The problem: Return the line containing "The OpenSCAD and", the line containing "of each point.", and every line between them, exactly as they stand. Output nothing else.

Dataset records
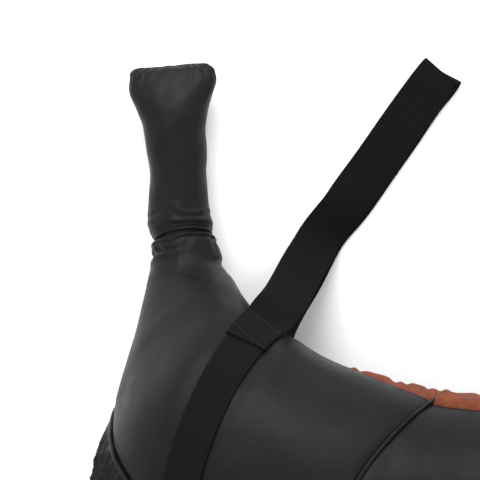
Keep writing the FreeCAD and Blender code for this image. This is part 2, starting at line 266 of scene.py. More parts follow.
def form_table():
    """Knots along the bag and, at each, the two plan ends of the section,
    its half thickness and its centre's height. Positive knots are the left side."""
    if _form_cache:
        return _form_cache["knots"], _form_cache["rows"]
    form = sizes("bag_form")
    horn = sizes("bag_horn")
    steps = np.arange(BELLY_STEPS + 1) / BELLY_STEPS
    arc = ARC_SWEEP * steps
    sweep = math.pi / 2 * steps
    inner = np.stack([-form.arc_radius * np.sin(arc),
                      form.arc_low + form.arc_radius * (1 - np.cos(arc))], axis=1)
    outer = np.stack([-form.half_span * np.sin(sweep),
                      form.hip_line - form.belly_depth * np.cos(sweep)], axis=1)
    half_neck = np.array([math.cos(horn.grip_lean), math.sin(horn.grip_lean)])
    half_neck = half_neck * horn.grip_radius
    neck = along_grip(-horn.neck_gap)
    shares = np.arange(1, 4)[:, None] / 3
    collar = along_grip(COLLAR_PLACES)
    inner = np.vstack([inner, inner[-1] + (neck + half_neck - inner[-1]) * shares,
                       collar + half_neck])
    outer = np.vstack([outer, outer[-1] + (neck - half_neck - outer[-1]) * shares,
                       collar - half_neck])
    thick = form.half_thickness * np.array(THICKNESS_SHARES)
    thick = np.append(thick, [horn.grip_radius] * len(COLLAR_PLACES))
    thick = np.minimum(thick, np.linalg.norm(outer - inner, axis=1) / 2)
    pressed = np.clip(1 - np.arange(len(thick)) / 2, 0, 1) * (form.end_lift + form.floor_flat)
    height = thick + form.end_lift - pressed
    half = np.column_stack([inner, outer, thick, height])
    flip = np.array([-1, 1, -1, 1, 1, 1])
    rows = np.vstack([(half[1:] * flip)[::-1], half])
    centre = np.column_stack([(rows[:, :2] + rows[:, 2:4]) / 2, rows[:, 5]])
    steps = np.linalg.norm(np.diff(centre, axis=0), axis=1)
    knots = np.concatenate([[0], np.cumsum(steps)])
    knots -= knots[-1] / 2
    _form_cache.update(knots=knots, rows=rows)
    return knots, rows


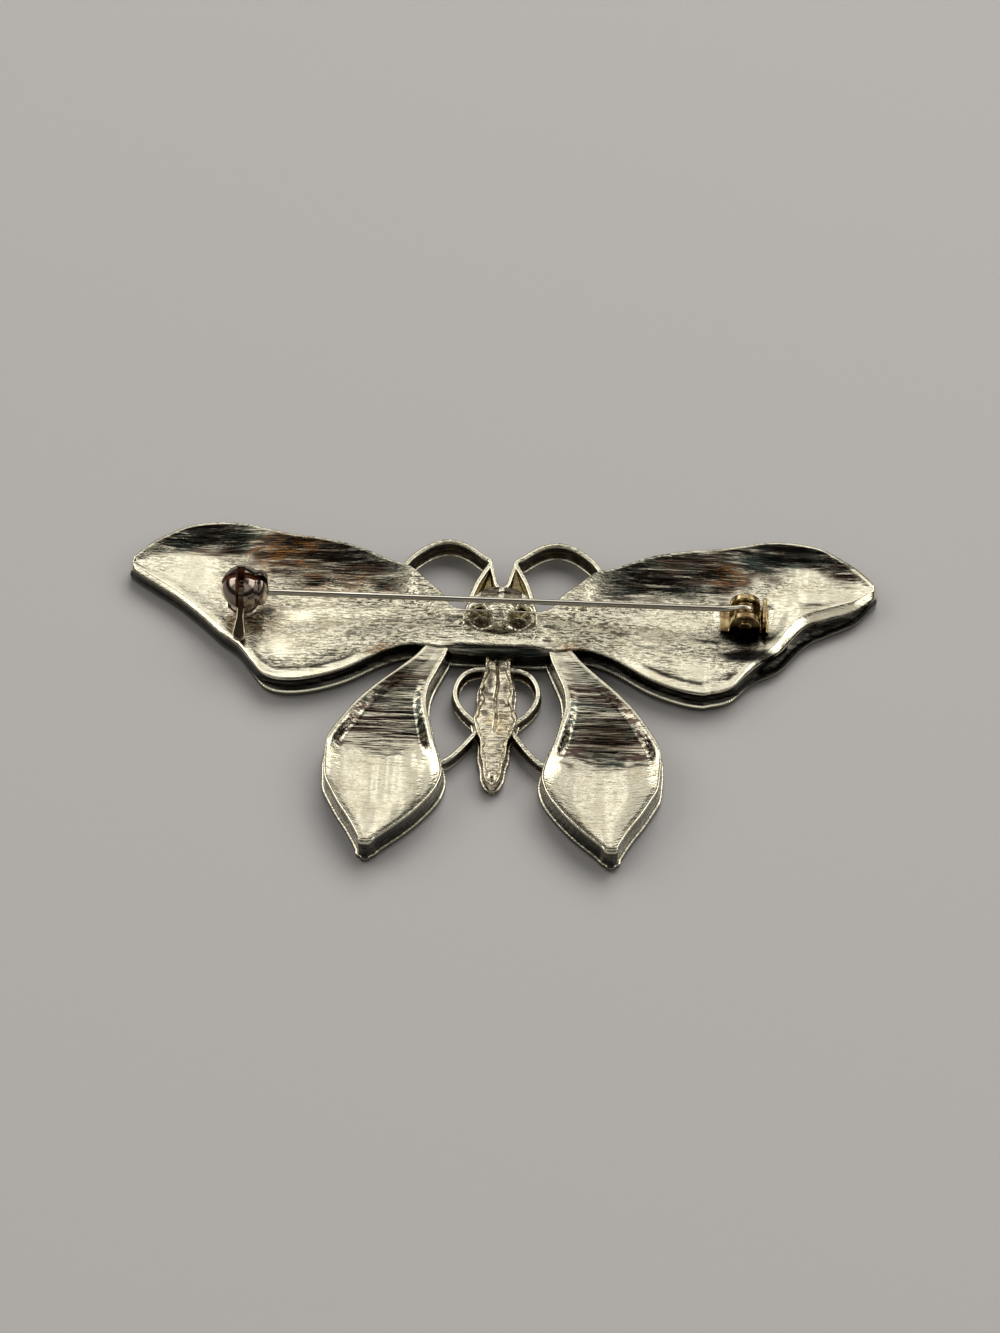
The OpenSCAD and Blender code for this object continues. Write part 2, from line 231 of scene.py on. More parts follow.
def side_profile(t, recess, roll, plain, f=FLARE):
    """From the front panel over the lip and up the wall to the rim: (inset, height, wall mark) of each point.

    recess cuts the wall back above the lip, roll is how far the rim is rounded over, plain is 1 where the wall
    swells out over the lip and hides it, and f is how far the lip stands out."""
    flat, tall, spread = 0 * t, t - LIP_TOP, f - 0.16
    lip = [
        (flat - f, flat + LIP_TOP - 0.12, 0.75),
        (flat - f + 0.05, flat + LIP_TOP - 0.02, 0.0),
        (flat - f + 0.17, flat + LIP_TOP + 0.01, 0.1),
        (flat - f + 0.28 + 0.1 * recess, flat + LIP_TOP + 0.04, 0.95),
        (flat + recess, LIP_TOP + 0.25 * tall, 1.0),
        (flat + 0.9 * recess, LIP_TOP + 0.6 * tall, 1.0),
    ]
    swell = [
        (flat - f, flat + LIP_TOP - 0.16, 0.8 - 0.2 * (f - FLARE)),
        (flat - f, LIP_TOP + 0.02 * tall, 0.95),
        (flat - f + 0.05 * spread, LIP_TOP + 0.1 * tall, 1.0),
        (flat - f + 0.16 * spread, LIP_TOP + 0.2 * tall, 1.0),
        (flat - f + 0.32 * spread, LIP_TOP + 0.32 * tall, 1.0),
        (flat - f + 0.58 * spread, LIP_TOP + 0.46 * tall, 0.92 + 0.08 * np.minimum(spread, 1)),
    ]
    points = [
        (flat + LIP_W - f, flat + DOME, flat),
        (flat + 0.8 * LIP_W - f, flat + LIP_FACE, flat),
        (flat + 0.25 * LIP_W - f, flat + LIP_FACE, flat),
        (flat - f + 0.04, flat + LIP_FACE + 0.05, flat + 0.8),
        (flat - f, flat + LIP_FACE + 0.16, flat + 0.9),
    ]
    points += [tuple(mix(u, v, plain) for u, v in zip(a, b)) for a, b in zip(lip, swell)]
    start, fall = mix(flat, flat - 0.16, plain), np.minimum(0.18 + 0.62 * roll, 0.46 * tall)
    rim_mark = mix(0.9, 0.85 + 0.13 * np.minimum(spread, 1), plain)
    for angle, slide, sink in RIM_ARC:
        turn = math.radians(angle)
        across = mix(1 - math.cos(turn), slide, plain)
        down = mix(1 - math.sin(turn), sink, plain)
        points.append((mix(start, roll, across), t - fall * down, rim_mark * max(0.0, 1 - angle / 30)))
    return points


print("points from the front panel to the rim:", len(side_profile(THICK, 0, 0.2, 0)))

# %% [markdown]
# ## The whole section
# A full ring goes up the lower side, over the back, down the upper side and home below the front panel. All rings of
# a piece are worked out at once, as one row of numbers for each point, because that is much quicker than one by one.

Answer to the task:
The OpenSCAD and Blender code for this object continues. Write part 2, from line 231 of scene.py on. More parts follow.
def side_profile(t, recess, roll, plain, f=FLARE):
    """From the front panel over the lip and up the wall to the rim: (inset, height, wall mark) of each point.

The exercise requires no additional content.